====== PROVIDED DATA ======
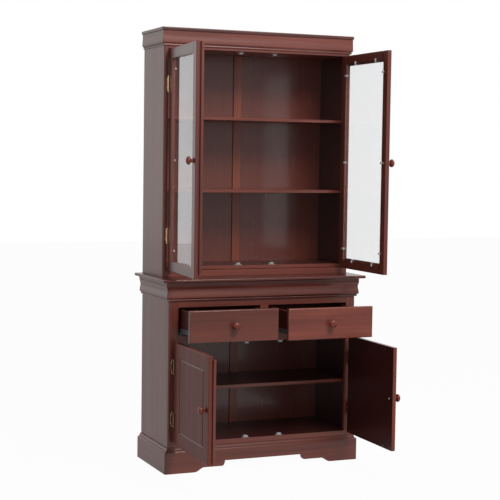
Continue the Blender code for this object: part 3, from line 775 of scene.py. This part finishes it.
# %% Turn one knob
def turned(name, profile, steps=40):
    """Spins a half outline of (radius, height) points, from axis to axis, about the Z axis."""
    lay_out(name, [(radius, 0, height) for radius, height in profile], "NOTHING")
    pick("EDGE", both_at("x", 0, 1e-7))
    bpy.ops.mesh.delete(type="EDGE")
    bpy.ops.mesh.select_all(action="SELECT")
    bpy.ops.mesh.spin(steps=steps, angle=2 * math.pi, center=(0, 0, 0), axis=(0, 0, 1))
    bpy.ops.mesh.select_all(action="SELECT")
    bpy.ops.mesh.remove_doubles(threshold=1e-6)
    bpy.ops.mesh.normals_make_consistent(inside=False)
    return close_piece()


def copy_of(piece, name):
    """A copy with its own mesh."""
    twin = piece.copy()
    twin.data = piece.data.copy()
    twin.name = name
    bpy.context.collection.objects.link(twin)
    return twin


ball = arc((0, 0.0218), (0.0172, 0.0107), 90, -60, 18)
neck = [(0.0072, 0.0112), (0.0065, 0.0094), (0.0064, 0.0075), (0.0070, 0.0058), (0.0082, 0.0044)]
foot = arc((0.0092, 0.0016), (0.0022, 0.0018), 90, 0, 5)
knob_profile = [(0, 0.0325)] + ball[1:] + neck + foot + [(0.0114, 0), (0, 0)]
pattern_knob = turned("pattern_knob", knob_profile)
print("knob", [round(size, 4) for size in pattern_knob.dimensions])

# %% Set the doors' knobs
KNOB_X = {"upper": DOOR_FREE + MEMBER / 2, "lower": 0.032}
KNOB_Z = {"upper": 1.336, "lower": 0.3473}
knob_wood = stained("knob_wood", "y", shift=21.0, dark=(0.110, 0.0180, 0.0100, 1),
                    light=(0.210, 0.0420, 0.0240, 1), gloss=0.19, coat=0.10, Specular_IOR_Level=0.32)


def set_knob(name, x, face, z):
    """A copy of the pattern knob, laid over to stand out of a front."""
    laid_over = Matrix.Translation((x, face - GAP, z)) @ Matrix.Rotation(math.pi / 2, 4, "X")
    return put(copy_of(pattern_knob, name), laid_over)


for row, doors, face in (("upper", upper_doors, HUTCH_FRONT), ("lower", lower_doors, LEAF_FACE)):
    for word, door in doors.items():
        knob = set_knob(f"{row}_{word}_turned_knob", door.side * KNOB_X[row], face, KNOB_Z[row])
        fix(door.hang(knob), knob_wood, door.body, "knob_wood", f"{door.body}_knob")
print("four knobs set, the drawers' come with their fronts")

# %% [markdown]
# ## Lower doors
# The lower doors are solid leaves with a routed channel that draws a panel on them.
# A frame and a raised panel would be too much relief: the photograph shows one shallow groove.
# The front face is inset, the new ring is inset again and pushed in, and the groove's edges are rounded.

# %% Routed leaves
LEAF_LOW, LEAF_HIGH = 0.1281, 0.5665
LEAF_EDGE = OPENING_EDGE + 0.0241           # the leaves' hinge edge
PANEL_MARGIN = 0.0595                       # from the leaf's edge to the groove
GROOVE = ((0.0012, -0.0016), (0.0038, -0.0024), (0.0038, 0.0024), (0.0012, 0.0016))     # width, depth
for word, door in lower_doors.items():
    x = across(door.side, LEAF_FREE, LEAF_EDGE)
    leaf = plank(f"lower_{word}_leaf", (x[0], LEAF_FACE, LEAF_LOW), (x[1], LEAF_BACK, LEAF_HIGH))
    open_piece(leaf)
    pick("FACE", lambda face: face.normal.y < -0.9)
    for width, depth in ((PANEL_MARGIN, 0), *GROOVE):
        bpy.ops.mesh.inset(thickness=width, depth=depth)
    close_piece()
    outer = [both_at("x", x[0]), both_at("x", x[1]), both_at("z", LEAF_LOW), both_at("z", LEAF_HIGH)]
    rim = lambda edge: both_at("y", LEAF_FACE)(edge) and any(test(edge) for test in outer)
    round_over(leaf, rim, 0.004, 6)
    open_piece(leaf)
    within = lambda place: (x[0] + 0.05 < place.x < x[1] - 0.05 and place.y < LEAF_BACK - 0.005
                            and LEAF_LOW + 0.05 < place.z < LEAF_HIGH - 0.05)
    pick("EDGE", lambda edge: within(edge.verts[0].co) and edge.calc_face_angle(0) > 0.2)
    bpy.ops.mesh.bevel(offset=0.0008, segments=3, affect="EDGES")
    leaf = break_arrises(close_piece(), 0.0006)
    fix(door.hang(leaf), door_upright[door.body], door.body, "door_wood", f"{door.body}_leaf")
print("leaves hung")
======
REQUIRED WORK:
Print the whole listing again, exactly.

TASK RESULT:
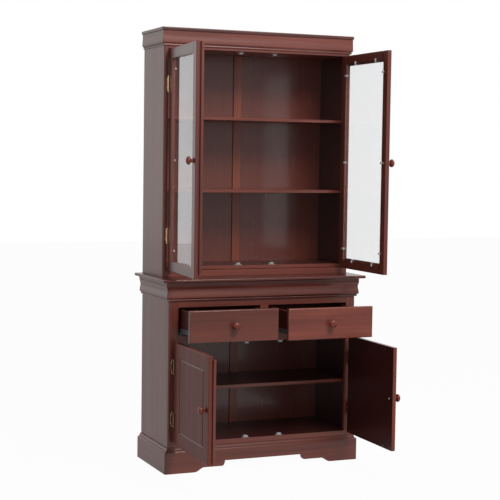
Continue the Blender code for this object: part 3, from line 775 of scene.py. This part finishes it.
# %% Turn one knob
def turned(name, profile, steps=40):
    """Spins a half outline of (radius, height) points, from axis to axis, about the Z axis."""
    lay_out(name, [(radius, 0, height) for radius, height in profile], "NOTHING")
    pick("EDGE", both_at("x", 0, 1e-7))
    bpy.ops.mesh.delete(type="EDGE")
    bpy.ops.mesh.select_all(action="SELECT")
    bpy.ops.mesh.spin(steps=steps, angle=2 * math.pi, center=(0, 0, 0), axis=(0, 0, 1))
    bpy.ops.mesh.select_all(action="SELECT")
    bpy.ops.mesh.remove_doubles(threshold=1e-6)
    bpy.ops.mesh.normals_make_consistent(inside=False)
    return close_piece()


def copy_of(piece, name):
    """A copy with its own mesh."""
    twin = piece.copy()
    twin.data = piece.data.copy()
    twin.name = name
    bpy.context.collection.objects.link(twin)
    return twin


ball = arc((0, 0.0218), (0.0172, 0.0107), 90, -60, 18)
neck = [(0.0072, 0.0112), (0.0065, 0.0094), (0.0064, 0.0075), (0.0070, 0.0058), (0.0082, 0.0044)]
foot = arc((0.0092, 0.0016), (0.0022, 0.0018), 90, 0, 5)
knob_profile = [(0, 0.0325)] + ball[1:] + neck + foot + [(0.0114, 0), (0, 0)]
pattern_knob = turned("pattern_knob", knob_profile)
print("knob", [round(size, 4) for size in pattern_knob.dimensions])

# %% Set the doors' knobs
KNOB_X = {"upper": DOOR_FREE + MEMBER / 2, "lower": 0.032}
KNOB_Z = {"upper": 1.336, "lower": 0.3473}
knob_wood = stained("knob_wood", "y", shift=21.0, dark=(0.110, 0.0180, 0.0100, 1),
                    light=(0.210, 0.0420, 0.0240, 1), gloss=0.19, coat=0.10, Specular_IOR_Level=0.32)


def set_knob(name, x, face, z):
    """A copy of the pattern knob, laid over to stand out of a front."""
    laid_over = Matrix.Translation((x, face - GAP, z)) @ Matrix.Rotation(math.pi / 2, 4, "X")
    return put(copy_of(pattern_knob, name), laid_over)


for row, doors, face in (("upper", upper_doors, HUTCH_FRONT), ("lower", lower_doors, LEAF_FACE)):
    for word, door in doors.items():
        knob = set_knob(f"{row}_{word}_turned_knob", door.side * KNOB_X[row], face, KNOB_Z[row])
        fix(door.hang(knob), knob_wood, door.body, "knob_wood", f"{door.body}_knob")
print("four knobs set, the drawers' come with their fronts")

# %% [markdown]
# ## Lower doors
# The lower doors are solid leaves with a routed channel that draws a panel on them.
# A frame and a raised panel would be too much relief: the photograph shows one shallow groove.
# The front face is inset, the new ring is inset again and pushed in, and the groove's edges are rounded.

# %% Routed leaves
LEAF_LOW, LEAF_HIGH = 0.1281, 0.5665
LEAF_EDGE = OPENING_EDGE + 0.0241           # the leaves' hinge edge
PANEL_MARGIN = 0.0595                       # from the leaf's edge to the groove
GROOVE = ((0.0012, -0.0016), (0.0038, -0.0024), (0.0038, 0.0024), (0.0012, 0.0016))     # width, depth
for word, door in lower_doors.items():
    x = across(door.side, LEAF_FREE, LEAF_EDGE)
    leaf = plank(f"lower_{word}_leaf", (x[0], LEAF_FACE, LEAF_LOW), (x[1], LEAF_BACK, LEAF_HIGH))
    open_piece(leaf)
    pick("FACE", lambda face: face.normal.y < -0.9)
    for width, depth in ((PANEL_MARGIN, 0), *GROOVE):
        bpy.ops.mesh.inset(thickness=width, depth=depth)
    close_piece()
    outer = [both_at("x", x[0]), both_at("x", x[1]), both_at("z", LEAF_LOW), both_at("z", LEAF_HIGH)]
    rim = lambda edge: both_at("y", LEAF_FACE)(edge) and any(test(edge) for test in outer)
    round_over(leaf, rim, 0.004, 6)
    open_piece(leaf)
    within = lambda place: (x[0] + 0.05 < place.x < x[1] - 0.05 and place.y < LEAF_BACK - 0.005
                            and LEAF_LOW + 0.05 < place.z < LEAF_HIGH - 0.05)
    pick("EDGE", lambda edge: within(edge.verts[0].co) and edge.calc_face_angle(0) > 0.2)
    bpy.ops.mesh.bevel(offset=0.0008, segments=3, affect="EDGES")
    leaf = break_arrises(close_piece(), 0.0006)
    fix(door.hang(leaf), door_upright[door.body], door.body, "door_wood", f"{door.body}_leaf")
print("leaves hung")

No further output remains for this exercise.